TASK TO CARRY OUT: Examine the entries and show every line in which the word "each" is found.

SUPPLIED DATA:
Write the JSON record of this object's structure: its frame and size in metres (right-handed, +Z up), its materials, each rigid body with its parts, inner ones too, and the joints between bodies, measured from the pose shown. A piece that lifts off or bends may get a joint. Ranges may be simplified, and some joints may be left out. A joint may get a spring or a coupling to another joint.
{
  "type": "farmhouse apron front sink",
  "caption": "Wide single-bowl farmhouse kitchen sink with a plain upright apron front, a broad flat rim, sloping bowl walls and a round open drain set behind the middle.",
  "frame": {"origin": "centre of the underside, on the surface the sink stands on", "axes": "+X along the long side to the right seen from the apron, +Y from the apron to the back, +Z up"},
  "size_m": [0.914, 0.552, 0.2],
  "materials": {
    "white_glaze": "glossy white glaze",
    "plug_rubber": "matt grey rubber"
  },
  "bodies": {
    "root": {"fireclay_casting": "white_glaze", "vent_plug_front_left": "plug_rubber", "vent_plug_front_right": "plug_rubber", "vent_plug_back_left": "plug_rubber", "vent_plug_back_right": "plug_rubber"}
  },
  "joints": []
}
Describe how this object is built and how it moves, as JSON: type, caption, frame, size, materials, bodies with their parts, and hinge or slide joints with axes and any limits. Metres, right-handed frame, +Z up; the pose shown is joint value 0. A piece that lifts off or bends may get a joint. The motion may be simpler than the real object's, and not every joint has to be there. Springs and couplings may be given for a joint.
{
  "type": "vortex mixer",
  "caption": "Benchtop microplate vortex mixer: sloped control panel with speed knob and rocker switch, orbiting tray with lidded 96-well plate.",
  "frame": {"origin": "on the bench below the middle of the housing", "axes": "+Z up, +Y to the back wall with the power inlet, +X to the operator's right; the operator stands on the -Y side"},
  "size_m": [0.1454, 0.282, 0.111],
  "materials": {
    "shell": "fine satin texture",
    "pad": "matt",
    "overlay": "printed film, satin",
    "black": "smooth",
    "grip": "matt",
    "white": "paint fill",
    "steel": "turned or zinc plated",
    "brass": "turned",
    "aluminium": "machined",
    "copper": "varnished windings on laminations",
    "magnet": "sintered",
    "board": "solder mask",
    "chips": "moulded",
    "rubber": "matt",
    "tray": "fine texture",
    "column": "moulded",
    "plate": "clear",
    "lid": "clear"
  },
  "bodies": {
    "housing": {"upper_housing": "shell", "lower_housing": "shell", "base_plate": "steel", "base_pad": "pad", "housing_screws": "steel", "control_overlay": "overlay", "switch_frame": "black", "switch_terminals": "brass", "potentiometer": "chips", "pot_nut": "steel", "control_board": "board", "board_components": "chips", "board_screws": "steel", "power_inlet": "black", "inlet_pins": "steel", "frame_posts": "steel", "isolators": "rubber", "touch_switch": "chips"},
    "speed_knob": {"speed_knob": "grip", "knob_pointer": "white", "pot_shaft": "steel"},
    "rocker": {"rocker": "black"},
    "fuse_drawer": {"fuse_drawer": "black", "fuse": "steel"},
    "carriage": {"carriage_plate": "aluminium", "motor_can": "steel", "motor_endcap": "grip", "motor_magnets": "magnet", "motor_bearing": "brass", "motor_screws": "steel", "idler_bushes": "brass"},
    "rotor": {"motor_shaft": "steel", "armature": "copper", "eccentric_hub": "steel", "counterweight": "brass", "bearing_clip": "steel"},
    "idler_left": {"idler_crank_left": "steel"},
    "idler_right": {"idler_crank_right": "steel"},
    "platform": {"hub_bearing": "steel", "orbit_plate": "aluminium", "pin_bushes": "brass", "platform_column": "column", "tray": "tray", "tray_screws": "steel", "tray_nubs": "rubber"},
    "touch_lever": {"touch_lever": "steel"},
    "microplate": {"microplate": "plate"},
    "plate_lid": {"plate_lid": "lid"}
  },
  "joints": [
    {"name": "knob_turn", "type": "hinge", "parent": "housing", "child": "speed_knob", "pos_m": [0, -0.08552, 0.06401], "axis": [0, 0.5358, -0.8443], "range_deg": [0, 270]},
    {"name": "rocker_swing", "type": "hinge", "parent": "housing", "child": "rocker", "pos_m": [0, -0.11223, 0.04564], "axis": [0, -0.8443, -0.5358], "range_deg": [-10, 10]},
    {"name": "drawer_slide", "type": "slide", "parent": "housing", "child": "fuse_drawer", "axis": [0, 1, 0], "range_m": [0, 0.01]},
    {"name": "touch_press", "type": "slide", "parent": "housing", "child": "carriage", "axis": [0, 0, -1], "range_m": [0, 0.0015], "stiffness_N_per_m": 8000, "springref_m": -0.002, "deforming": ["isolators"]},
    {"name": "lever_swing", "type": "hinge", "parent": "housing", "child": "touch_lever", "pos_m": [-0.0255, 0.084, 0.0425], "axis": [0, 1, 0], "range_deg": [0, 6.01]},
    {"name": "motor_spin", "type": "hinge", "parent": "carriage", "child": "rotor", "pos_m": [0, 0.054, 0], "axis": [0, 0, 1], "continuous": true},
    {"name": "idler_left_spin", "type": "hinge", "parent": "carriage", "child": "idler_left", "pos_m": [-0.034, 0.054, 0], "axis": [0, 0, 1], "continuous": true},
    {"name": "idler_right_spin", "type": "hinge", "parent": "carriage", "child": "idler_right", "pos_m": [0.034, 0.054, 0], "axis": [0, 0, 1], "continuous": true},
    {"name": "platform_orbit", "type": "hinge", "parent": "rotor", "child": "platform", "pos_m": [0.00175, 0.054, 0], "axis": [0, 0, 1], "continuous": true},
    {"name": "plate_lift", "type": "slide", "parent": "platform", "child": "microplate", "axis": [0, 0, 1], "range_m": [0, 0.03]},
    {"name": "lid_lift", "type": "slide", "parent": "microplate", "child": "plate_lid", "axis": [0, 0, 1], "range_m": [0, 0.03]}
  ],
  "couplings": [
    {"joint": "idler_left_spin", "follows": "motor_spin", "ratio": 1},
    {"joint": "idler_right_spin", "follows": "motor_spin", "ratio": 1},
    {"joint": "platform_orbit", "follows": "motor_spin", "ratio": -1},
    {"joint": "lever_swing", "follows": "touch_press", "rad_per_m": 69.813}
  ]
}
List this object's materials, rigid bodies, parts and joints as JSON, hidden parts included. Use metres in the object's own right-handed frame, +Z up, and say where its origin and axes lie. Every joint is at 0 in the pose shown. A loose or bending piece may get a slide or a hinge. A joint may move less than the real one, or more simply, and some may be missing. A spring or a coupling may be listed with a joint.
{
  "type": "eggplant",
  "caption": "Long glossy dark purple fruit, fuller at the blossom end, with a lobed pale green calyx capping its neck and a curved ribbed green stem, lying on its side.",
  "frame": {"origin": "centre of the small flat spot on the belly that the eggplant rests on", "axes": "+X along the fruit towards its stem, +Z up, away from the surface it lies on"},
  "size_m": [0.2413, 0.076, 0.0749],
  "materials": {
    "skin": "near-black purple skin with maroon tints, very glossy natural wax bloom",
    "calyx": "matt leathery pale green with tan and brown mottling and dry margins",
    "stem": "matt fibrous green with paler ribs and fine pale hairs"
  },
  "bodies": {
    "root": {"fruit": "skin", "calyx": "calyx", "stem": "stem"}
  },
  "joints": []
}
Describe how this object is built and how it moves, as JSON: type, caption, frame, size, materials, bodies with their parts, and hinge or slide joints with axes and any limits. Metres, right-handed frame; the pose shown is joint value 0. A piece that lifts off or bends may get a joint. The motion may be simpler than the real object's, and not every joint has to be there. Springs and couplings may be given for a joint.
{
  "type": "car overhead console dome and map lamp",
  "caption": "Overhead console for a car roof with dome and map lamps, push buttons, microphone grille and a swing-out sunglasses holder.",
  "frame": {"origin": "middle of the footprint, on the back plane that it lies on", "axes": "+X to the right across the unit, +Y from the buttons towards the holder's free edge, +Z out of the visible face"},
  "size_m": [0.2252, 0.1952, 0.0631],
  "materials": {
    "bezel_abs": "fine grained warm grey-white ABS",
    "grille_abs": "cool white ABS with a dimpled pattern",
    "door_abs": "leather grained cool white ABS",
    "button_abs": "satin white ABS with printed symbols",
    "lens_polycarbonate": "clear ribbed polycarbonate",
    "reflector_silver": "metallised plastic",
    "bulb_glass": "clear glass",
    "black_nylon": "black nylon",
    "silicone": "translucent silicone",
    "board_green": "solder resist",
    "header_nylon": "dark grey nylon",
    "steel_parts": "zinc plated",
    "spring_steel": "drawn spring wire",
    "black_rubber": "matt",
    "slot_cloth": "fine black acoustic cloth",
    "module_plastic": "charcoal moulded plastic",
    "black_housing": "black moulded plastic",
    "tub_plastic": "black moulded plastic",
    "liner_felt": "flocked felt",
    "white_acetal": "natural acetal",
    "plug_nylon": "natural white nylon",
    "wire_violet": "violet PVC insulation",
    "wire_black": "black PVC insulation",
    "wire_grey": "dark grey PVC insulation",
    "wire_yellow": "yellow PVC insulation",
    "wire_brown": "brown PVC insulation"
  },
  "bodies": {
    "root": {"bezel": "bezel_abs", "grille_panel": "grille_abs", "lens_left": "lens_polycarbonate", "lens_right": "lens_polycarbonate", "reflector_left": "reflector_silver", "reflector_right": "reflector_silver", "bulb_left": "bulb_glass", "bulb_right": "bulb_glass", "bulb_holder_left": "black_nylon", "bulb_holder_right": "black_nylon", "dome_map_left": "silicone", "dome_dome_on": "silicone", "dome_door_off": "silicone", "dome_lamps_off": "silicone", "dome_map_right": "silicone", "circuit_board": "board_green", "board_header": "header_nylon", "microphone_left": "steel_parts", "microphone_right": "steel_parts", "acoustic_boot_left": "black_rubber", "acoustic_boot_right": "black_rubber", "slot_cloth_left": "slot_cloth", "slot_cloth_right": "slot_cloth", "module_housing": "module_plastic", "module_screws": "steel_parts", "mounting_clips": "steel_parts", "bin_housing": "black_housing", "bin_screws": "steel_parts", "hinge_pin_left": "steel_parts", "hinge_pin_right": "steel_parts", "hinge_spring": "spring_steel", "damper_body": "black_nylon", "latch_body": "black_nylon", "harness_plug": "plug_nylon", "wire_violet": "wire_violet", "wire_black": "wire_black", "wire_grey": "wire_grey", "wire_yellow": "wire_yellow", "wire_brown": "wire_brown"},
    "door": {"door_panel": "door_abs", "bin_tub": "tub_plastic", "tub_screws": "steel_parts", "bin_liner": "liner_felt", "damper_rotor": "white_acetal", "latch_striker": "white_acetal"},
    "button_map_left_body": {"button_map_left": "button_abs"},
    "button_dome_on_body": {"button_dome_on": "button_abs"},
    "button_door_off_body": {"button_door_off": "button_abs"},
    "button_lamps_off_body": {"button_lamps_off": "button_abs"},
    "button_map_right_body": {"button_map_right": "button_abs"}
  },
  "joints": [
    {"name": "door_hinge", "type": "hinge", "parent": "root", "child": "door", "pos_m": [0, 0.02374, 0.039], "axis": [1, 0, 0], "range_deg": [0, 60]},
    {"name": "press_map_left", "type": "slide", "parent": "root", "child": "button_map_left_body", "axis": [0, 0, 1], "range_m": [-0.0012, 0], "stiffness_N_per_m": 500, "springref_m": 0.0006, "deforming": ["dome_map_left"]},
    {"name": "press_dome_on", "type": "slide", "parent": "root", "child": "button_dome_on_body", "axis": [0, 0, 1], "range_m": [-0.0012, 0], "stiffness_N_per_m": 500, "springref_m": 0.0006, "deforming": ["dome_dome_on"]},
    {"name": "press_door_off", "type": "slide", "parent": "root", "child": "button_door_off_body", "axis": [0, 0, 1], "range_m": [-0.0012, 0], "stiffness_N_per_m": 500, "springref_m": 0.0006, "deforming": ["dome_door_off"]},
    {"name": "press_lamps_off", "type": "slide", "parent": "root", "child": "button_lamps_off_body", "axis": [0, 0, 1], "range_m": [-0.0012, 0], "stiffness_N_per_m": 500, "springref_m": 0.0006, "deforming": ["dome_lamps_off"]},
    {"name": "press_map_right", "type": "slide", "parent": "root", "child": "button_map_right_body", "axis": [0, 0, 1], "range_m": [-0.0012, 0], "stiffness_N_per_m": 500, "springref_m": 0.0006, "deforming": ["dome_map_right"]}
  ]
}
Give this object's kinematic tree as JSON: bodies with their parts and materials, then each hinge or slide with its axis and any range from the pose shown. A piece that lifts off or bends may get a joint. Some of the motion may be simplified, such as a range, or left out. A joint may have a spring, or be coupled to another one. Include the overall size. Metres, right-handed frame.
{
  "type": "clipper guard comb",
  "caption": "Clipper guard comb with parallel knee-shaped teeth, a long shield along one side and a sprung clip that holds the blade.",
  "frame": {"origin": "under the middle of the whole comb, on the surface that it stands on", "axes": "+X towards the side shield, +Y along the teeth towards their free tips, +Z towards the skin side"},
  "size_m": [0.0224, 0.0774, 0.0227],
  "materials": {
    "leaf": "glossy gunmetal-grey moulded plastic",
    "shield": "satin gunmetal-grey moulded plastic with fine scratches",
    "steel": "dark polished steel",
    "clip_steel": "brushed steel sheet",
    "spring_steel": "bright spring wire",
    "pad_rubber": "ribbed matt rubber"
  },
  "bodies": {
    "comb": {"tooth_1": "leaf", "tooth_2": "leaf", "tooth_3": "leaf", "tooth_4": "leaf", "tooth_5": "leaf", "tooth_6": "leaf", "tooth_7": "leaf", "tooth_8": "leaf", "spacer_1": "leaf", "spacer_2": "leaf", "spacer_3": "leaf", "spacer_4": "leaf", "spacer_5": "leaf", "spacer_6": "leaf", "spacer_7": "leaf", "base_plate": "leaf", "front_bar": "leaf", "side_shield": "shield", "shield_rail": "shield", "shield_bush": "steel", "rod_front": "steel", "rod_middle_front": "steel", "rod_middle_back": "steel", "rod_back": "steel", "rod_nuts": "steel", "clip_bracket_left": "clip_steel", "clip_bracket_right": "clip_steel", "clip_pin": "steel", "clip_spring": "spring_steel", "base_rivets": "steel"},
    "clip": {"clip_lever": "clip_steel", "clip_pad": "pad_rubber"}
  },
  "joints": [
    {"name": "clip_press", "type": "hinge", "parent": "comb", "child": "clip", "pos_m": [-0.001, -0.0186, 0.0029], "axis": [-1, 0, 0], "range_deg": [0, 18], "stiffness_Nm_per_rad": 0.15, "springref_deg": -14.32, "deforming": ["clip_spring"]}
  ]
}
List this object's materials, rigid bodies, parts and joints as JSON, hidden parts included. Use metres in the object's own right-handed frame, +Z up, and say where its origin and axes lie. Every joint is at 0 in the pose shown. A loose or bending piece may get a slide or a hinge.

RESULT FOR THIS TASK:
Write the JSON record of this object's structure: its frame and size in metres (right-handed, +Z up), its materials, each rigid body with its parts, inner ones too, and the joints between bodies, measured from the pose shown. A piece that lifts off or bends may get a joint. Ranges may be simplified, and some joints may be left out. A joint may get a spring or a coupling to another joint.
Give this object's kinematic tree as JSON: bodies with their parts and materials, then each hinge or slide with its axis and any range from the pose shown. A piece that lifts off or bends may get a joint. Some of the motion may be simplified, such as a range, or left out. A joint may have a spring, or be coupled to another one. Include the overall size. Metres, right-handed frame.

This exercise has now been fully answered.